前編:男子バスケ16歳・白谷柱誠ジャックのこれから

【飛び級でディベロップメントキャンプに招集】

 日本の男子バスケットボール界の将来を担うべく招集された19名の選手たちの平均年齢は21.7歳。

 そのなかで、最年少・16歳の白谷柱誠(ちゅそん)ジャックの振る舞いが特段浮いているかといえば、そうでもない。その様は泰然としているようで頼もしくも感じられる、表情はこちらにあどけないという形容を頭に浮かばせない。

 近年の日本のバスケットボールの盛り上がりに比例して、毎年のように才能が世に紹介されている。白谷はもっとも新たな「希望」として、ファンやメディアの目を集めている。

 人々は彼を「逸材」と呼ぶ。四日市メリノール学院中学では1年時から先発起用され、チームを全国中学校体育大会3連覇に導いた。今年1月のJr.ウィンターカップではチームは3位に終わったものの、準決勝で54得点、19リバウンドを挙げ(大会全体では平均36.4得点、20.4リバウンド、2.6ブロックを記録)、その才が少なくともこの年代では傑出していることを満天下に示した。

 そして今月初頭。若手選手の強化を主眼とした男子日本代表のディベロップメントキャンプのロスターに、白谷は名を連ねた。15歳だった昨年、U18日本代表に呼ばれているが、4月から福大大濠高に入学したばかりの彼は今回も「飛び級」で国を代表する合宿に参加することとなった。

 招集について「急な発表だった」という白谷は、「名簿の名前を見るとびっくりするというか、すごい人たちしかいないので、そこにちょっと緊張もあった」と述べた。だが、多くの記者とテレビカメラに囲まれながらの言葉はその場に響くように大きく、質問を投げかける記者の目を見つめながら話す様は、彼の「緊張もあった」という物言いがやや大仰だったのではないかと思わせるほどだった。

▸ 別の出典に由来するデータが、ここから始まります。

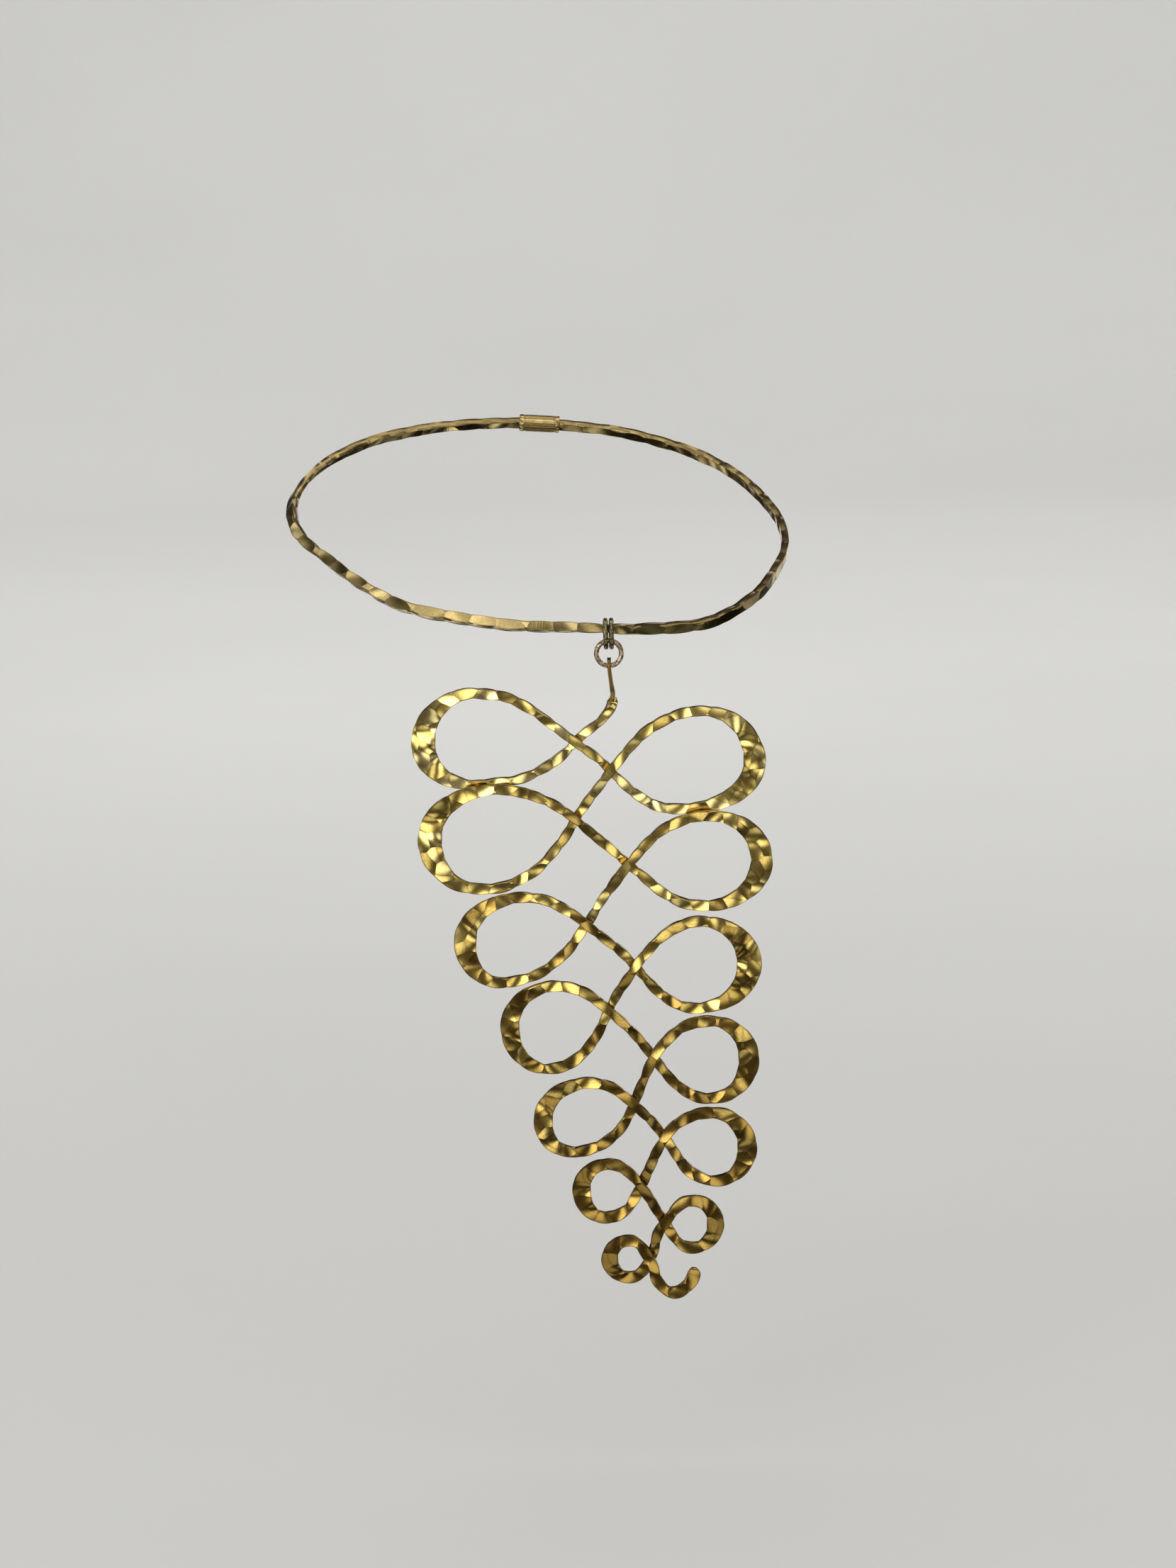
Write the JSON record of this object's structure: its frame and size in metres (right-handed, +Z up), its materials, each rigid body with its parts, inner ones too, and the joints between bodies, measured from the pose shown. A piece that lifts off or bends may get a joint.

 将来、NBAでのプレーを目標としている。先述の通り、今春からは全国大会で幾度も王座についてきた福大大濠高に進学し、そして有望株の集うディベロップメントキャンプに声がかかった。中学時代の実績はあまりに輝かしいとはいえ、NBAという壮大な目標を前提とすれば、ここで本格的に歩みを進め始めたというところだ。

【ホーバスHC、合宿参加者たちは白谷をどう見たのか?】

 白谷の強みは、強い体と身体能力だ。とりわけ相手をはねのけるようにリングへドリブルをしながらアタックしていくことと、連続で跳躍しながらのリバウンドに秀でている。

 白谷は今春、福大大濠高入学直前ではあったものの、大学の関東リーグ1部校との練習試合に出場して28得点を記録。今月初頭のライバル・福岡第一高が相手のインターハイ福岡県予選優勝決定戦では、自身よりも身長の高い留学生との1対1から中へ切り込み、相手のダブルチームのマークに対して空中で体勢を変えながら柔らかくレイアップシュートを決めたり、自らの外したシュートに即座に反応してオフェンスリバウンドから得点につなげるなど、実力を誇示した(ベンチからの出場ながら26分強コートに立ち、10得点、14リバウンドをマークした)。

 男子日本代表のトム・ホーバスHCは話しぶりからして白谷のことを十全に知っているわけではなかったようで、当初は「ケガをしてしまうんじゃないか、ちょっと体が弱くてできていないんじゃないか」ということで16歳をフル代表に準ずるディベロップメントキャンプへ呼ぶことへの危惧を覚えていた様子だった。だが、白谷を知る指導者らからの推薦もあって、ロスターに加えることを決断したという。

 元NBA選手であるホーバスHCは合宿を通じての白谷の印象について「まだ16歳だから技術とかはこれからうまくなると思うんですけど、全然、5対5のプレーをする時におかしくない(違和感がない)」と語った。

 チームメートたちも、白谷がその若さながら自分たちの中に混じって遜色なくやれていることに瞠目している。

 報徳学園高時代に1年生から先発ポイントガードを務め、現在は米大学(NCAA1部)の強豪リーグ・ACC(アトランティックコーストカンファレンス)校のボストンカレッジでプレーするテーブス流河(るか)は、白谷の印象を問われると「いや、もう、すごいです」と語り、言葉を続けた。

「自分が16歳の時とは比べものにならないんじゃないかな。一番年下ですけど、練習を見ていてそうは思わないですし、自分が16歳の時、こういう代表合宿に出たとしたら結構、緊張して固くなっていると思うんですけど、そんな雰囲気がしないので本当、これからが楽しみです」

 2023-24シーズンに17歳でシーホース三河に所属し、昨シーズンはNBAグローバルアカデミー(オーストラリア)でプレーをしたニモ正義は「自分があの歳だった時よりも、もっと自信を持っていると思います。僕はもうちょっとシャイだったと思いますが、彼はプレーできる準備ができています。彼はとてもフィジカルにプレーをしますし、手足も長い。体も強くそれを使うことに躊躇がありませんし、恐れてもいません」と白谷を評した。